### Dataset excerpts ###

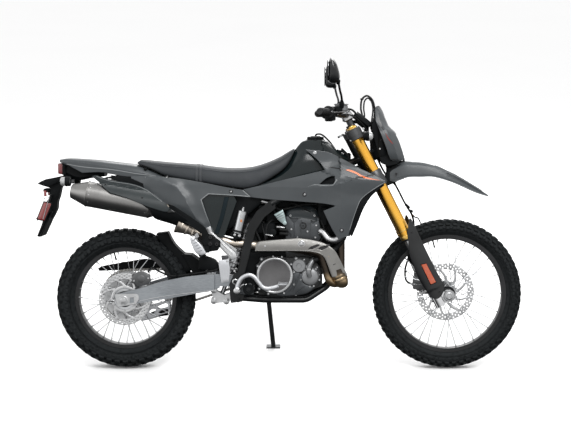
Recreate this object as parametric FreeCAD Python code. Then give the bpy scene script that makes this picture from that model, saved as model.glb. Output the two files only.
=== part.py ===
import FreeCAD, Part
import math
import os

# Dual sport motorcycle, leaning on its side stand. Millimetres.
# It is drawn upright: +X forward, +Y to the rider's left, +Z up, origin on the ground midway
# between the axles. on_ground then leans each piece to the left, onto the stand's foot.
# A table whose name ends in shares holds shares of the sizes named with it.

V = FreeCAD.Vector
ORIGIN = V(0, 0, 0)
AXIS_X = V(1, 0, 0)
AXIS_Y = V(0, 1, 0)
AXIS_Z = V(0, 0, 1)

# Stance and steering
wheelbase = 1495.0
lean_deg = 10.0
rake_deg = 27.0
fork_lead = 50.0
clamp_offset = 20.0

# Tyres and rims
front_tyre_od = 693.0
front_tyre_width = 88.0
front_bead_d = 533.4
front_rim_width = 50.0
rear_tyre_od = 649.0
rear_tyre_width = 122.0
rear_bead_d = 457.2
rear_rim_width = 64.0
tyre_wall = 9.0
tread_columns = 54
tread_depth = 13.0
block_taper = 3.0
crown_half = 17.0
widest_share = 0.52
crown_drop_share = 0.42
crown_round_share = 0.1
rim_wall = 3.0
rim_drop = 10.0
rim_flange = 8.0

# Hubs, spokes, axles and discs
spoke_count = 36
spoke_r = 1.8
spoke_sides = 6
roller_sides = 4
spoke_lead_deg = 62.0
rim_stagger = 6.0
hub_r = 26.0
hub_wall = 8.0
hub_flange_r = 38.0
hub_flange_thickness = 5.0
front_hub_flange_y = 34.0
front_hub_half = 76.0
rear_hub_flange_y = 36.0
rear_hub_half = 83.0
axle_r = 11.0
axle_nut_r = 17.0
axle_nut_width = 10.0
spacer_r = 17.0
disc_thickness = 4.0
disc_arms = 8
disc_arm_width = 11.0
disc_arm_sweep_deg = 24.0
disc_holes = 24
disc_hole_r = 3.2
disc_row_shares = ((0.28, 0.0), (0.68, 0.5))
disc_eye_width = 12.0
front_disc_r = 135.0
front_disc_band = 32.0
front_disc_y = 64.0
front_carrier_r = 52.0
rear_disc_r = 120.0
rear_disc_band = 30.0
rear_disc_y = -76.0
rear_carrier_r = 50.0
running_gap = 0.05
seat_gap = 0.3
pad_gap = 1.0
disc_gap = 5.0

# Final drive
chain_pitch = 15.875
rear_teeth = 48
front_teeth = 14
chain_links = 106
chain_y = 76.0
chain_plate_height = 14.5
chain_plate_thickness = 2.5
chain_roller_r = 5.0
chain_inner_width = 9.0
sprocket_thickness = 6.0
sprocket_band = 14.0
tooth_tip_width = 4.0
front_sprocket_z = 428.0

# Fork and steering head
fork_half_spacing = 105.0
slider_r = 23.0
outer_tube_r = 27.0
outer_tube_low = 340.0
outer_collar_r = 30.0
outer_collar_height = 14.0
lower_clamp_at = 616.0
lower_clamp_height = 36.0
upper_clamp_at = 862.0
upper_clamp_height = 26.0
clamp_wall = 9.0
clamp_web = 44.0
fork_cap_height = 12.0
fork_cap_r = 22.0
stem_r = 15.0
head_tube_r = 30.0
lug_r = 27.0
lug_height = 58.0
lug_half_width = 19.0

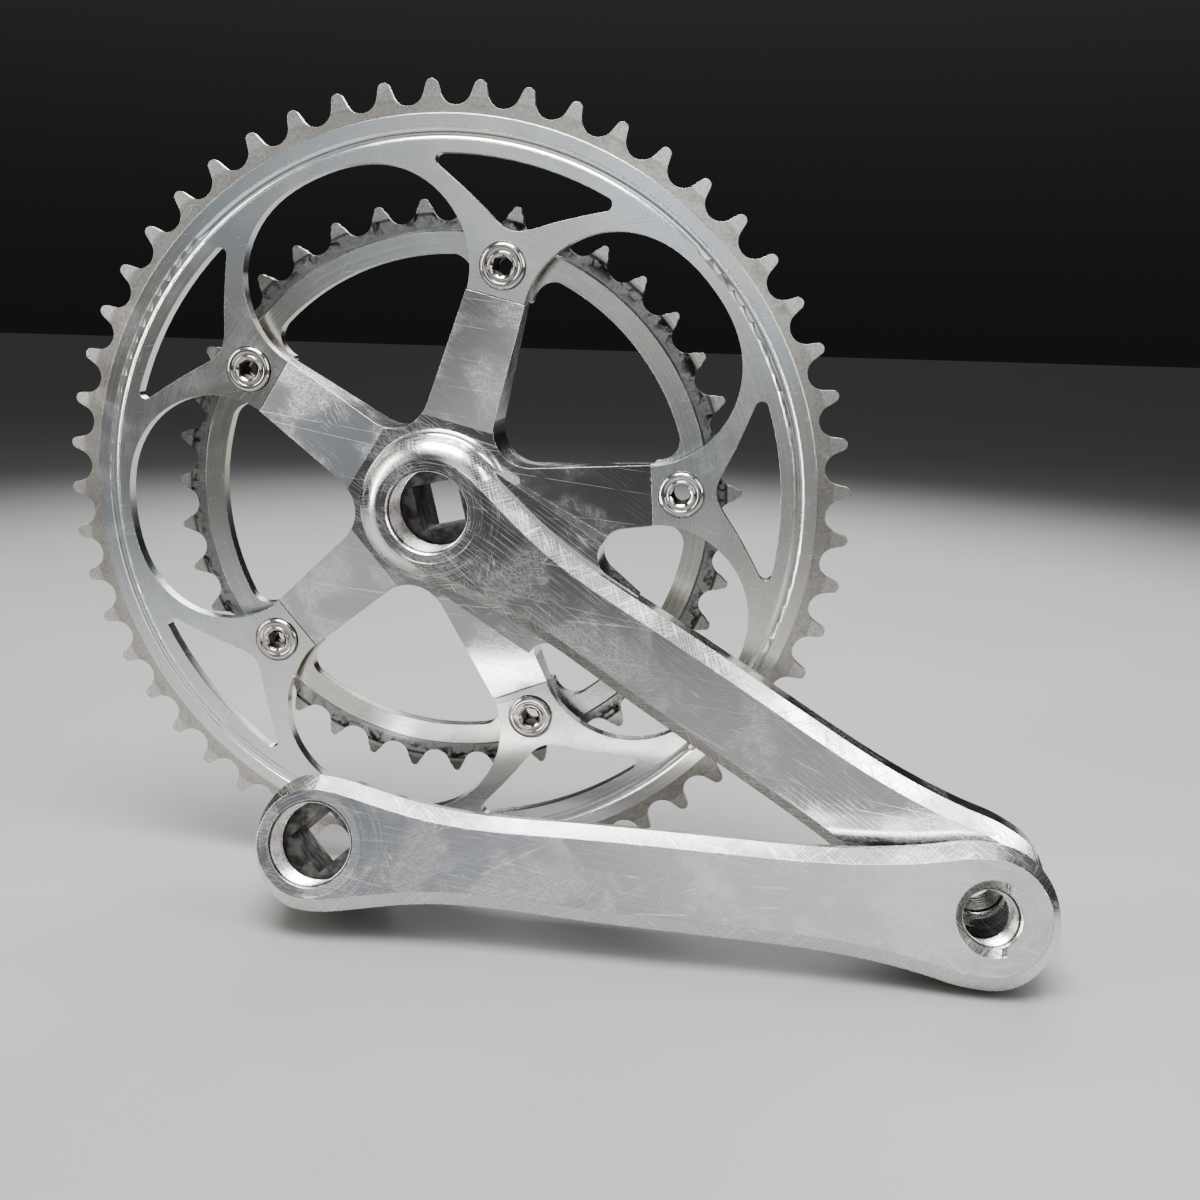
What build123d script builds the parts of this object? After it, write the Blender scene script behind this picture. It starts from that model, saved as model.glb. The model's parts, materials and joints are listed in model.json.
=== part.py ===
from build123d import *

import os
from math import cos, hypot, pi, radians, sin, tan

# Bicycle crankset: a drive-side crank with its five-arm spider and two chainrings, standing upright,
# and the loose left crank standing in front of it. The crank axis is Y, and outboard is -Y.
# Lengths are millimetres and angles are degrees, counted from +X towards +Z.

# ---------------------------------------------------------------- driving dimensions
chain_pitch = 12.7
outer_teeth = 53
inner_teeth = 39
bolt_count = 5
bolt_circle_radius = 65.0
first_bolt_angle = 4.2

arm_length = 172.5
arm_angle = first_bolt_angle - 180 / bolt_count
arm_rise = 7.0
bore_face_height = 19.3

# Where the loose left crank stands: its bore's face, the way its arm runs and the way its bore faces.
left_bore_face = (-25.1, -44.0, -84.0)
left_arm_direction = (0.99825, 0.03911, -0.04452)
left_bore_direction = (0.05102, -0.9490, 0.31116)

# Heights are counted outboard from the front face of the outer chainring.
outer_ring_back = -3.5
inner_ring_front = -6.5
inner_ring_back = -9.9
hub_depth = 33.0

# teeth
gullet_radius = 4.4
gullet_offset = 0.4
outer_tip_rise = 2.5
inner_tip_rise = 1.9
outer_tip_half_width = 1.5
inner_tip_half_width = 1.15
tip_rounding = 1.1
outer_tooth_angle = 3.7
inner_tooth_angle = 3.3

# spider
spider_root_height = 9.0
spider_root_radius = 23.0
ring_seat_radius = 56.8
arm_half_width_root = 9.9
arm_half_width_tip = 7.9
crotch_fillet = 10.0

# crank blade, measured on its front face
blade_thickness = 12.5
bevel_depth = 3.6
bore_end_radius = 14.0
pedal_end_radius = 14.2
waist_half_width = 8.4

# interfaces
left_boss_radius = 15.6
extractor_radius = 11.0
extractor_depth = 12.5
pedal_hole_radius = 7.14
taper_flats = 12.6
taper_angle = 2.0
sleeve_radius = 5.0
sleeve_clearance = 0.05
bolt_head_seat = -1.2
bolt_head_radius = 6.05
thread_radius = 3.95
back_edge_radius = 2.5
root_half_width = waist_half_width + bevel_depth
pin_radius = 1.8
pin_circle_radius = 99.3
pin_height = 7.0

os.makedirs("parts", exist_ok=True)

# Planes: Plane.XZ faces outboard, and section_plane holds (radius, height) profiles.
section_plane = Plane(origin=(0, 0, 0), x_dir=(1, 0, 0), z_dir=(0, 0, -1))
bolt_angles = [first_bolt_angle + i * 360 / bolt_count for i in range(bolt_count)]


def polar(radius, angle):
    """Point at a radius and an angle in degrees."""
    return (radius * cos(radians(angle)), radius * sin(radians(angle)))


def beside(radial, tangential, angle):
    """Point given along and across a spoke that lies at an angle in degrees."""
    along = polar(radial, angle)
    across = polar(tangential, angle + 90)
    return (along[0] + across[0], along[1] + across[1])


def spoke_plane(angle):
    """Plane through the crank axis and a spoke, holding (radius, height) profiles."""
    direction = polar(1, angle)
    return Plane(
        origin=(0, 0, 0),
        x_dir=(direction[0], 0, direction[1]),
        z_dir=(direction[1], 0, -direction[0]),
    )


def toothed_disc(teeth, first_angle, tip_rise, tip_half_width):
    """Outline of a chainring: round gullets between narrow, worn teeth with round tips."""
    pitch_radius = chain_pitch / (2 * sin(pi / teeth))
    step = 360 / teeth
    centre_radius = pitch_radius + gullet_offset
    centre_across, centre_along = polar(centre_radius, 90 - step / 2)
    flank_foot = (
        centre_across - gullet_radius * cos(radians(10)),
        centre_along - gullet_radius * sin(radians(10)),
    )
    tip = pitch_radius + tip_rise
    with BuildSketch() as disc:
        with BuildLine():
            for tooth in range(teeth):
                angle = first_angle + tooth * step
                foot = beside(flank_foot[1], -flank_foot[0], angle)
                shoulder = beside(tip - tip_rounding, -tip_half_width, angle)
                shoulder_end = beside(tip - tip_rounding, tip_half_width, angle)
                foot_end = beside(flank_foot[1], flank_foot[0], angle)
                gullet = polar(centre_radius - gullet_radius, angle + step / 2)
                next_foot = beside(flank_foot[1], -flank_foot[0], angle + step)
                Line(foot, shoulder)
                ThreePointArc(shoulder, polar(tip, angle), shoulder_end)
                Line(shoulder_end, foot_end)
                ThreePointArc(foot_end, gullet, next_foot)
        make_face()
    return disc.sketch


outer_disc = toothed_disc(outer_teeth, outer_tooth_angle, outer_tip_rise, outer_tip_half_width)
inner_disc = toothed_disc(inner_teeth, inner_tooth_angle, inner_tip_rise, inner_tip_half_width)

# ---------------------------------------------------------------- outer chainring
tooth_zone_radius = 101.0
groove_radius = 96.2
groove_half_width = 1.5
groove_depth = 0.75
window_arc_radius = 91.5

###

» Written problem
Repeat exactly, and only, the lines from the one containing "What build123d script" through the one containing "from build123d import *", both included.

» Written answer
What build123d script builds the parts of this object? After it, write the Blender scene script behind this picture. It starts from that model, saved as model.glb. The model's parts, materials and joints are listed in model.json.
=== part.py ===
from build123d import *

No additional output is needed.